### WHAT IS EXPECTED:
Every record must be repeated exactly, with no omission.

### DATA PROVIDED:
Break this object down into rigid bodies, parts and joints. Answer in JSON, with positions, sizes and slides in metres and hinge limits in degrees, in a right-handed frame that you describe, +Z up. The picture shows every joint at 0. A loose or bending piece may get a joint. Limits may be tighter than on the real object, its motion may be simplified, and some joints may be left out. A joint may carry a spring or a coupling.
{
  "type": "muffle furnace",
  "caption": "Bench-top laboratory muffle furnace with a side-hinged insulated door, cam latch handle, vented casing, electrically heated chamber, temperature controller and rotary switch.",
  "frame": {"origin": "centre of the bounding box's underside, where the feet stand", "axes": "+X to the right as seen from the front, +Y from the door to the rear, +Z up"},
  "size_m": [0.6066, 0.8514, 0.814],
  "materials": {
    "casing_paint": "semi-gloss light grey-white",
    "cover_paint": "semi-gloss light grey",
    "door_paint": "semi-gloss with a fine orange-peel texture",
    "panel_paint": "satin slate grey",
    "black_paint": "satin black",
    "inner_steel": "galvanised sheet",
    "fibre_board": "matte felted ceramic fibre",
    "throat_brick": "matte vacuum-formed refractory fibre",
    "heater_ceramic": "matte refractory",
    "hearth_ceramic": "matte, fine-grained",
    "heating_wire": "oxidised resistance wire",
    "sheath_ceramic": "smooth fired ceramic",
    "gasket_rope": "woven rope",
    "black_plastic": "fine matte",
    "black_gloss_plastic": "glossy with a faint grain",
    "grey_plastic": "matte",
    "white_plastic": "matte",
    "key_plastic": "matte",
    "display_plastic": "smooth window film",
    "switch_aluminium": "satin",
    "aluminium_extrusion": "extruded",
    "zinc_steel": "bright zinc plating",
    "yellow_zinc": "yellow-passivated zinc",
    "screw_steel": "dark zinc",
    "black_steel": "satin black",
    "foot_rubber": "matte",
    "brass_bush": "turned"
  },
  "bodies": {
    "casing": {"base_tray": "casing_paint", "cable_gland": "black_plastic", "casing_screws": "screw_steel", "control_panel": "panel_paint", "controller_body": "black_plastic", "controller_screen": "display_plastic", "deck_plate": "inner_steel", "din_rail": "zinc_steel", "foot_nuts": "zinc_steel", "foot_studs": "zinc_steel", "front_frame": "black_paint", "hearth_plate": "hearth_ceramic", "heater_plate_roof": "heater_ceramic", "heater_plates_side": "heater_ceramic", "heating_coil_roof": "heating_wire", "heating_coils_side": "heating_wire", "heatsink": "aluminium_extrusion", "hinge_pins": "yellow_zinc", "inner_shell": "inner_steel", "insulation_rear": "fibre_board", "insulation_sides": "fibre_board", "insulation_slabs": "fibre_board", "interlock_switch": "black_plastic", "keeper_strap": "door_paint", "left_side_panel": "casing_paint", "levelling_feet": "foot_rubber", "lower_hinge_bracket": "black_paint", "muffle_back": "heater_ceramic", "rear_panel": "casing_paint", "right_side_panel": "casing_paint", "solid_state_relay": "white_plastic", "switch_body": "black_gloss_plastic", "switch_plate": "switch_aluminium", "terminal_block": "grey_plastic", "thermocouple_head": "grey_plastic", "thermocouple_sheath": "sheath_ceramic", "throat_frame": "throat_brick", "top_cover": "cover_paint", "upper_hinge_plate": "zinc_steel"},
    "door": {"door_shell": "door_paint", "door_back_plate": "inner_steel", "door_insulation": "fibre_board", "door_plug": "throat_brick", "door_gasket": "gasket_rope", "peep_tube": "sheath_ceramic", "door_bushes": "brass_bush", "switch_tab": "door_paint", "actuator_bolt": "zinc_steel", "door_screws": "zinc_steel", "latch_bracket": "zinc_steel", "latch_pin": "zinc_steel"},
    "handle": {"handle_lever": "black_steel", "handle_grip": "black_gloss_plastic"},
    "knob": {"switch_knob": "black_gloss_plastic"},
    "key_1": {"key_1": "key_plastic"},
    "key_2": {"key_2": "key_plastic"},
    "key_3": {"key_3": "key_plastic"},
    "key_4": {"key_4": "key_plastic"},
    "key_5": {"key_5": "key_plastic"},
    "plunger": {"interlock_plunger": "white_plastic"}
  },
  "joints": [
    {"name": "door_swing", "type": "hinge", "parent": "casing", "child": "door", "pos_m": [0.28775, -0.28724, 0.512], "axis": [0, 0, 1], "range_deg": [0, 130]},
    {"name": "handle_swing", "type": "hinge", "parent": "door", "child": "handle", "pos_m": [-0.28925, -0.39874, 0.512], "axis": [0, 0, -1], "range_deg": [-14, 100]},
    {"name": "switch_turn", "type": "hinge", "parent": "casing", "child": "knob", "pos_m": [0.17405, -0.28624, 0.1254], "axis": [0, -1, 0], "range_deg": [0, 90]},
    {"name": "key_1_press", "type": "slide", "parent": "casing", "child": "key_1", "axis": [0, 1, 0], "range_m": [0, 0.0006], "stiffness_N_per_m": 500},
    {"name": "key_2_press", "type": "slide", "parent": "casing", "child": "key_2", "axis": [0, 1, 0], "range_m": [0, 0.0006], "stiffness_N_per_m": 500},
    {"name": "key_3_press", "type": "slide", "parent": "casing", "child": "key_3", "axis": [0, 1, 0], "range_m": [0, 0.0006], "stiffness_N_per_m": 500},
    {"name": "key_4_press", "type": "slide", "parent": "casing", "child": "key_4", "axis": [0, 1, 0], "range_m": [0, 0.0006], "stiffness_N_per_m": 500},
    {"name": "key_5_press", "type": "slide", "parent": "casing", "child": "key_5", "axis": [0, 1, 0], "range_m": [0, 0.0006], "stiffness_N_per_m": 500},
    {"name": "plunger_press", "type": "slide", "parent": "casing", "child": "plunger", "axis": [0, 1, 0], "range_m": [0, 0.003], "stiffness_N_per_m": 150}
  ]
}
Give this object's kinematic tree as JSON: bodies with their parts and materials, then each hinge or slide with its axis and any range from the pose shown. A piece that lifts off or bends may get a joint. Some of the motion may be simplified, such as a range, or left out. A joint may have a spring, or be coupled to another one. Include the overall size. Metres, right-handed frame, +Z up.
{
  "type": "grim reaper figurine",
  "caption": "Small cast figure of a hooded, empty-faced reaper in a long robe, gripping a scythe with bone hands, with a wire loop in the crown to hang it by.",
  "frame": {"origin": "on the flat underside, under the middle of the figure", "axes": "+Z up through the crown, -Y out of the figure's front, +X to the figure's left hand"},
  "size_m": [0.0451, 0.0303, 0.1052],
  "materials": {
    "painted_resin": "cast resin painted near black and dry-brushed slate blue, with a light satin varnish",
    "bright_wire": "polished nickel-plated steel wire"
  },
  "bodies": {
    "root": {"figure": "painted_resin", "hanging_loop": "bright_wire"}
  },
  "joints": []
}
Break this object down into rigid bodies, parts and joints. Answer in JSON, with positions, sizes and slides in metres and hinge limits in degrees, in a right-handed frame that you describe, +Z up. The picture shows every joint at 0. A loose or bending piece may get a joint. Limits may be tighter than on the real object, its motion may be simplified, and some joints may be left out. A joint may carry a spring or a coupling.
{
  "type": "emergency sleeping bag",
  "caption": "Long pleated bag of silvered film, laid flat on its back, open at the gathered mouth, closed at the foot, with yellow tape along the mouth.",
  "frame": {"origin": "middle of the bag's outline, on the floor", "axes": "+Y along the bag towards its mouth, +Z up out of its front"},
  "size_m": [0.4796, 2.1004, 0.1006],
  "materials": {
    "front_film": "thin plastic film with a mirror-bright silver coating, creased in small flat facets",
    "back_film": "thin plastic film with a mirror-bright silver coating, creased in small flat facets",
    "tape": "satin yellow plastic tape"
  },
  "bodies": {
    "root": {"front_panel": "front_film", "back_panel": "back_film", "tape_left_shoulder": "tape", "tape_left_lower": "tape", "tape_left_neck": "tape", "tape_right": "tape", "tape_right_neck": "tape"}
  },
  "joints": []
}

### RESULT OF THIS TASK:
Break this object down into rigid bodies, parts and joints. Answer in JSON, with positions, sizes and slides in metres and hinge limits in degrees, in a right-handed frame that you describe, +Z up. The picture shows every joint at 0. A loose or bending piece may get a joint. Limits may be tighter than on the real object, its motion may be simplified, and some joints may be left out. A joint may carry a spring or a coupling.
{
  "type": "muffle furnace",
  "caption": "Bench-top laboratory muffle furnace with a side-hinged insulated door, cam latch handle, vented casing, electrically heated chamber, temperature controller and rotary switch.",
  "frame": {"origin": "centre of the bounding box's underside, where the feet stand", "axes": "+X to the right as seen from the front, +Y from the door to the rear, +Z up"},
  "size_m": [0.6066, 0.8514, 0.814],
  "materials": {
    "casing_paint": "semi-gloss light grey-white",
    "cover_paint": "semi-gloss light grey",
    "door_paint": "semi-gloss with a fine orange-peel texture",
    "panel_paint": "satin slate grey",
    "black_paint": "satin black",
    "inner_steel": "galvanised sheet",
    "fibre_board": "matte felted ceramic fibre",
    "throat_brick": "matte vacuum-formed refractory fibre",
    "heater_ceramic": "matte refractory",
    "hearth_ceramic": "matte, fine-grained",
    "heating_wire": "oxidised resistance wire",
    "sheath_ceramic": "smooth fired ceramic",
    "gasket_rope": "woven rope",
    "black_plastic": "fine matte",
    "black_gloss_plastic": "glossy with a faint grain",
    "grey_plastic": "matte",
    "white_plastic": "matte",
    "key_plastic": "matte",
    "display_plastic": "smooth window film",
    "switch_aluminium": "satin",
    "aluminium_extrusion": "extruded",
    "zinc_steel": "bright zinc plating",
    "yellow_zinc": "yellow-passivated zinc",
    "screw_steel": "dark zinc",
    "black_steel": "satin black",
    "foot_rubber": "matte",
    "brass_bush": "turned"
  },
  "bodies": {
    "casing": {"base_tray": "casing_paint", "cable_gland": "black_plastic", "casing_screws": "screw_steel", "control_panel": "panel_paint", "controller_body": "black_plastic", "controller_screen": "display_plastic", "deck_plate": "inner_steel", "din_rail": "zinc_steel", "foot_nuts": "zinc_steel", "foot_studs": "zinc_steel", "front_frame": "black_paint", "hearth_plate": "hearth_ceramic", "heater_plate_roof": "heater_ceramic", "heater_plates_side": "heater_ceramic", "heating_coil_roof": "heating_wire", "heating_coils_side": "heating_wire", "heatsink": "aluminium_extrusion", "hinge_pins": "yellow_zinc", "inner_shell": "inner_steel", "insulation_rear": "fibre_board", "insulation_sides": "fibre_board", "insulation_slabs": "fibre_board", "interlock_switch": "black_plastic", "keeper_strap": "door_paint", "left_side_panel": "casing_paint", "levelling_feet": "foot_rubber", "lower_hinge_bracket": "black_paint", "muffle_back": "heater_ceramic", "rear_panel": "casing_paint", "right_side_panel": "casing_paint", "solid_state_relay": "white_plastic", "switch_body": "black_gloss_plastic", "switch_plate": "switch_aluminium", "terminal_block": "grey_plastic", "thermocouple_head": "grey_plastic", "thermocouple_sheath": "sheath_ceramic", "throat_frame": "throat_brick", "top_cover": "cover_paint", "upper_hinge_plate": "zinc_steel"},
    "door": {"door_shell": "door_paint", "door_back_plate": "inner_steel", "door_insulation": "fibre_board", "door_plug": "throat_brick", "door_gasket": "gasket_rope", "peep_tube": "sheath_ceramic", "door_bushes": "brass_bush", "switch_tab": "door_paint", "actuator_bolt": "zinc_steel", "door_screws": "zinc_steel", "latch_bracket": "zinc_steel", "latch_pin": "zinc_steel"},
    "handle": {"handle_lever": "black_steel", "handle_grip": "black_gloss_plastic"},
    "knob": {"switch_knob": "black_gloss_plastic"},
    "key_1": {"key_1": "key_plastic"},
    "key_2": {"key_2": "key_plastic"},
    "key_3": {"key_3": "key_plastic"},
    "key_4": {"key_4": "key_plastic"},
    "key_5": {"key_5": "key_plastic"},
    "plunger": {"interlock_plunger": "white_plastic"}
  },
  "joints": [
    {"name": "door_swing", "type": "hinge", "parent": "casing", "child": "door", "pos_m": [0.28775, -0.28724, 0.512], "axis": [0, 0, 1], "range_deg": [0, 130]},
    {"name": "handle_swing", "type": "hinge", "parent": "door", "child": "handle", "pos_m": [-0.28925, -0.39874, 0.512], "axis": [0, 0, -1], "range_deg": [-14, 100]},
    {"name": "switch_turn", "type": "hinge", "parent": "casing", "child": "knob", "pos_m": [0.17405, -0.28624, 0.1254], "axis": [0, -1, 0], "range_deg": [0, 90]},
    {"name": "key_1_press", "type": "slide", "parent": "casing", "child": "key_1", "axis": [0, 1, 0], "range_m": [0, 0.0006], "stiffness_N_per_m": 500},
    {"name": "key_2_press", "type": "slide", "parent": "casing", "child": "key_2", "axis": [0, 1, 0], "range_m": [0, 0.0006], "stiffness_N_per_m": 500},
    {"name": "key_3_press", "type": "slide", "parent": "casing", "child": "key_3", "axis": [0, 1, 0], "range_m": [0, 0.0006], "stiffness_N_per_m": 500},
    {"name": "key_4_press", "type": "slide", "parent": "casing", "child": "key_4", "axis": [0, 1, 0], "range_m": [0, 0.0006], "stiffness_N_per_m": 500},
    {"name": "key_5_press", "type": "slide", "parent": "casing", "child": "key_5", "axis": [0, 1, 0], "range_m": [0, 0.0006], "stiffness_N_per_m": 500},
    {"name": "plunger_press", "type": "slide", "parent": "casing", "child": "plunger", "axis": [0, 1, 0], "range_m": [0, 0.003], "stiffness_N_per_m": 150}
  ]
}
Give this object's kinematic tree as JSON: bodies with their parts and materials, then each hinge or slide with its axis and any range from the pose shown. A piece that lifts off or bends may get a joint. Some of the motion may be simplified, such as a range, or left out. A joint may have a spring, or be coupled to another one. Include the overall size. Metres, right-handed frame, +Z up.
{
  "type": "grim reaper figurine",
  "caption": "Small cast figure of a hooded, empty-faced reaper in a long robe, gripping a scythe with bone hands, with a wire loop in the crown to hang it by.",
  "frame": {"origin": "on the flat underside, under the middle of the figure", "axes": "+Z up through the crown, -Y out of the figure's front, +X to the figure's left hand"},
  "size_m": [0.0451, 0.0303, 0.1052],
  "materials": {
    "painted_resin": "cast resin painted near black and dry-brushed slate blue, with a light satin varnish",
    "bright_wire": "polished nickel-plated steel wire"
  },
  "bodies": {
    "root": {"figure": "painted_resin", "hanging_loop": "bright_wire"}
  },
  "joints": []
}
Break this object down into rigid bodies, parts and joints. Answer in JSON, with positions, sizes and slides in metres and hinge limits in degrees, in a right-handed frame that you describe, +Z up. The picture shows every joint at 0. A loose or bending piece may get a joint. Limits may be tighter than on the real object, its motion may be simplified, and some joints may be left out. A joint may carry a spring or a coupling.
{
  "type": "emergency sleeping bag",
  "caption": "Long pleated bag of silvered film, laid flat on its back, open at the gathered mouth, closed at the foot, with yellow tape along the mouth.",
  "frame": {"origin": "middle of the bag's outline, on the floor", "axes": "+Y along the bag towards its mouth, +Z up out of its front"},
  "size_m": [0.4796, 2.1004, 0.1006],
  "materials": {
    "front_film": "thin plastic film with a mirror-bright silver coating, creased in small flat facets",
    "back_film": "thin plastic film with a mirror-bright silver coating, creased in small flat facets",
    "tape": "satin yellow plastic tape"
  },
  "bodies": {
    "root": {"front_panel": "front_film", "back_panel": "back_film", "tape_left_shoulder": "tape", "tape_left_lower": "tape", "tape_left_neck": "tape", "tape_right": "tape", "tape_right_neck": "tape"}
  },
  "joints": []
}